Included is an example which stores pretty printed JSON in the local storage instead of the current compressed binary format (which ironically in this example takes up much more space.

I attempted to integrated the idea in #82 (comment) and decouple the API/format from serde, but I ran into complications which can be seen in Craig-Macomber@7bda9ab . The extra type parameter introduced to constrain the encodable types leaked out to a lot of places where it caused issues, like StorageBacking.

Due to those issues, this PR contains the addition of support for custom encoding format of serde compatible types, and does not make the coupling to serde opt in.

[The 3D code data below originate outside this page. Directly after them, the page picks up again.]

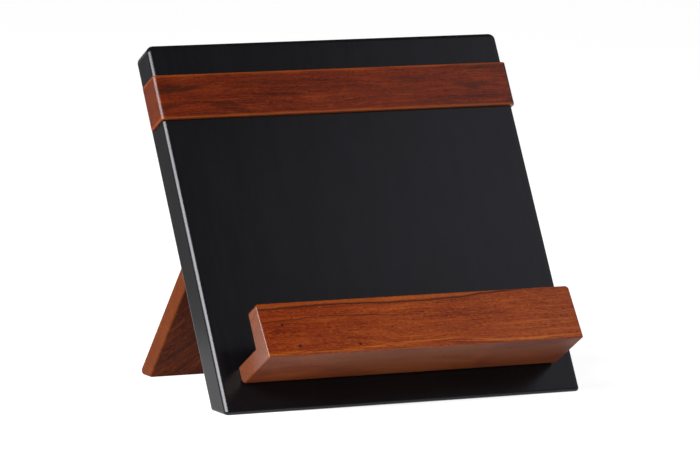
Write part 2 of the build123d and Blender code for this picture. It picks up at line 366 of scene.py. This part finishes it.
looks = {
    "black_wood": black_wood(),
    "band_wood": band_wood(),
    "ledge_wood": ledge_wood(),
    "leg_wood": leg_wood(),
    "hinge_brass": metal("hinge_brass_aged", rgb(120, 92, 48), rgb(176, 140, 78), 0.38),
    "hinge_pin_steel": metal("hinge_pin_drawn", rgb(120, 118, 112), rgb(160, 158, 152), 0.35),
    "screw_brass": metal("screw_brass_aged", rgb(120, 92, 48), rgb(186, 150, 84), 0.34),
    "screw_black": metal("screw_black_phosphate", rgb(30, 30, 32), rgb(46, 46, 48), 0.5),
}
slot_of_node = {part["node"]: part["material_slot"] for part in frame["record"]["subparts"]}
for node_name, node in frame["nodes"].items():
    node.data.materials.clear()
    node.data.materials.append(looks[slot_of_node[node_name]])


# ---------------------------------------------------------------- studio


def softbox(name, centre, away, distance, length, width, radiance, lengthwise, colour=(1.0, 1.0, 1.0)):
    """A flat light of this radiance that faces the centre, seen from it in the direction away."""
    data = bpy.data.lights.new(name, "AREA")
    data.shape = "RECTANGLE"
    data.size = length
    data.size_y = width
    data.energy = radiance * math.pi * length * width
    data.color = colour
    back = Vector(away).normalized()
    along = Vector(lengthwise)
    along = (along - along.dot(back) * back).normalized()
    lamp = bpy.data.objects.new(name, data)
    lamp.matrix_world = Matrix((along, back.cross(along), back)).transposed().to_4x4()
    lamp.location = Vector(centre) + distance * back
    bpy.context.scene.collection.objects.link(lamp)


def studio():
    centre = Vector((0.0, 0.07, 0.12))
    # A long strip gives the wide highlight down the rounded left edges of the board, band and ledge.
    softbox(
        "strip_left",
        centre,
        away=(-0.87, -0.22, 0.47),
        distance=2.2,
        length=2.7,
        width=0.7,
        radiance=21.0,
        lengthwise=(0.24, -0.84, 0.485),
    )
    softbox(
        "fill_right",
        centre,
        away=(0.74, -0.456, 0.531),
        distance=1.6,
        length=1.1,
        width=1.1,
        radiance=0.80,
        lengthwise=(0.0, 0.0, 1.0),
        colour=(0.96, 0.94, 1.04),
    )
    sky()


def sky():
    """White all round, brightest at the horizon."""
    world = bpy.data.worlds.new("studio")
    world.use_nodes = True
    tree = world.node_tree
    direction = tree.nodes.new("ShaderNodeTexCoord").outputs["Generated"]
    height = tree.nodes.new("ShaderNodeSeparateXYZ")
    tree.links.new(direction, height.inputs[0])
    falloff = tree.nodes.new("ShaderNodeMapRange")
    falloff.interpolation_type = "SMOOTHSTEP"
    ranges = {"From Min": 0.0, "From Max": 0.4, "To Min": 0.50, "To Max": 0.07}
    for name, value in ranges.items():
        falloff.inputs[name].default_value = value
    tree.links.new(height.outputs["Z"], falloff.inputs["Value"])
    background = tree.nodes["Background"]
    background.inputs["Color"].default_value = (1.0, 1.0, 1.0, 1.0)
    tree.links.new(falloff.outputs[0], background.inputs["Strength"])
    bpy.context.scene.world = world


def mirrored_patch(graph, x, y):
    """1 on the painted dim patch of floor, painted shade that the black side of the board mirrors, behind the
    stand on the left.

    It leaves out the strip of floor that shows around the stand from the front, which widens towards the back.
    """
    strip_half_width = 0.262
    strip_spread = 0.07
    cosine, sine = math.cos(camera_azimuth), math.sin(camera_azimuth)
    aside = graph.magnitude(graph.weighted((x, cosine), (y, -sine), (0.035, 1.0)))
    behind = graph.weighted((x, sine), (y, cosine), (-0.034, 1.0))
    past_strip = graph.weighted((aside, 1.0), (behind, -strip_spread), (-strip_half_width, 1.0))
    away = graph.weighted((x, -0.42), (y, 0.91))
    across = graph.weighted((x, 0.91), (y, 0.42))
    patch = graph.times(graph.near(away, 3.2, 3.0, 3.7), graph.near(across, -0.15, 0.35, 0.75))
    return graph.times(graph.span(past_strip, 0.0, 0.13), patch)


def floor():
    """A wide pale floor that glows plain white, with painted shade on the mirrored patch and a painted contact
    shadow under the stand.
    """
    graph = Graph("floor_pale")
    place = graph.add("TexCoord", {}).outputs["Object"]
    x, y, _ = graph.split(place)
    mirrored = mirrored_patch(graph, x, y)
    # Painted shade: the glow is dimmed on the patch that the board's black side mirrors.
    glow = graph.weighted((mirrored, -0.82), (0.93, 1.0))
    # Painted contact shadow: the glow is dimmed on the floor under the stand.
    painted_contact_shadow = graph.times(graph.near(x, 0.0, 0.08, 0.11), graph.near(y, 0.06, 0.04, 0.085))
    unshaded = graph.weighted((painted_contact_shadow, -0.9), (1.0, 1.0))
    mottle = graph.noise(place, (3.0, 3.0), detail=3.0, roughness=0.5)
    material = graph.finish({
        "Base Color": graph.ramp(mottle, (0.3, rgb(146, 146, 146)), (0.7, rgb(150, 150, 150))),
        "Roughness": 0.8,
        "Specular IOR Level": 0.0,
        "Emission Color": (1.0, 1.0, 1.0, 1.0),
        "Emission Strength": graph.times(glow, unshaded),
    })
    half = 6.0
    corners = [(-half, -half, 0), (half, -half, 0), (half, half, 0), (-half, half, 0)]
    mesh = bpy.data.meshes.new("floor")
    mesh.from_pydata(corners, [], [(0, 1, 2, 3)])
    mesh.materials.append(material)
    plane = bpy.data.objects.new("floor", mesh)
    bpy.context.scene.collection.objects.link(plane)


def camera():
    elevation = math.radians(7.31)
    roll = math.radians(0.34)
    distance = 3.7665
    target = Vector((-0.01711, 0.04557, 0.11585))
    back = Vector((
        -math.sin(camera_azimuth) * math.cos(elevation),
        -math.cos(camera_azimuth) * math.cos(elevation),
        math.sin(elevation),
    ))
    right = (-back).cross(Vector((0, 0, 1))).normalized()
    up = right.cross(-back)
    turned_right = math.cos(roll) * right + math.sin(roll) * up
    turned_up = -math.sin(roll) * right + math.cos(roll) * up
    data = bpy.data.cameras.new("camera")
    data.sensor_width = 36.0
    data.lens = 270.07
    data.clip_start = 0.1
    data.clip_end = 50.0
    view = bpy.data.objects.new("camera", data)
    turn = Matrix((turned_right, turned_up, back)).transposed()
    view.matrix_world = turn.to_4x4()
    view.location = target + distance * back
    bpy.context.scene.collection.objects.link(view)
    bpy.context.scene.camera = view


studio()
floor()
camera()
bpy.context.scene.view_settings.view_transform = "Standard"
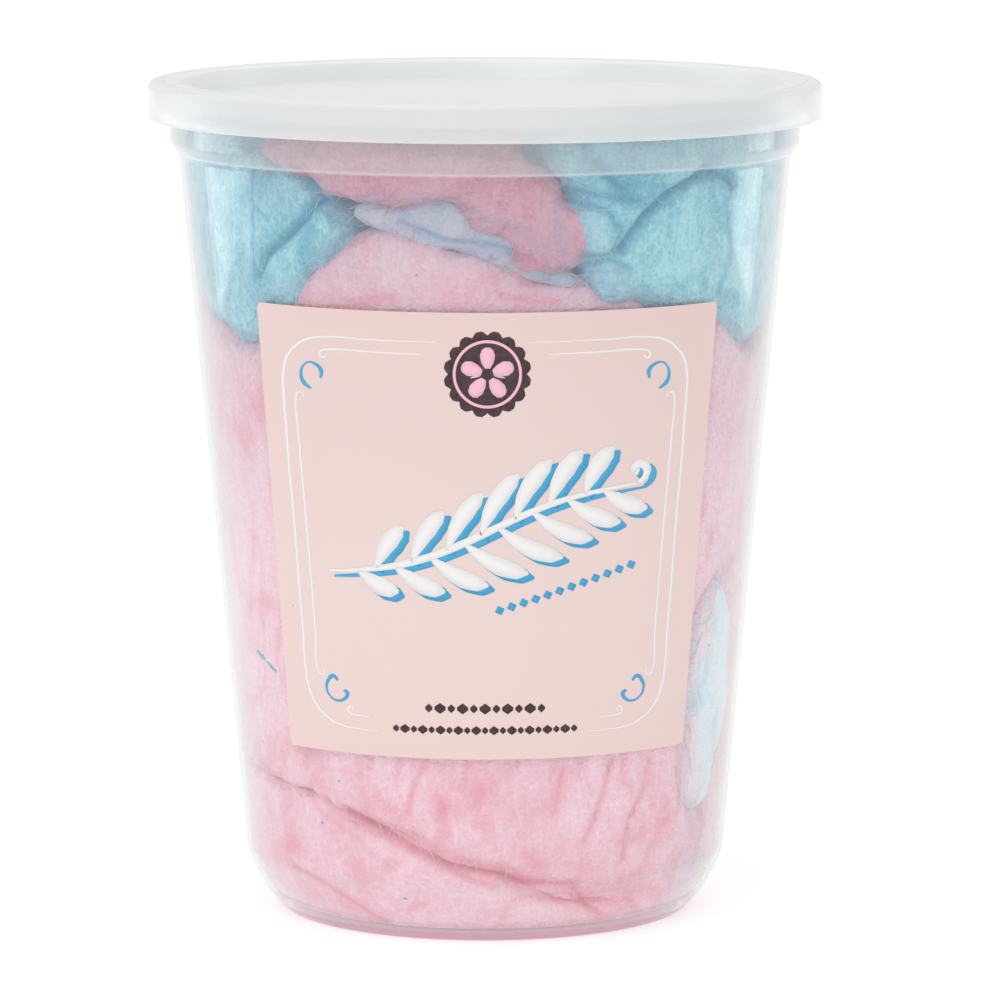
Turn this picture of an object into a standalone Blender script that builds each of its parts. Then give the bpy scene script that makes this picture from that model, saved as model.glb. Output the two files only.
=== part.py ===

I'd like some guidance on the preferred way for me to proceed with this work. I'm thinking I should do one of:

  1. Cleanup this PR (mostly improve documentation) for merging roughly as is. This may or may not be followed up a second change to decouple this from serde.
  2. Continue attempts to decouple this from serde before trying to merge this PR (In this case I'd like suggestions for what approach to take as my initial attempt didn't go very well).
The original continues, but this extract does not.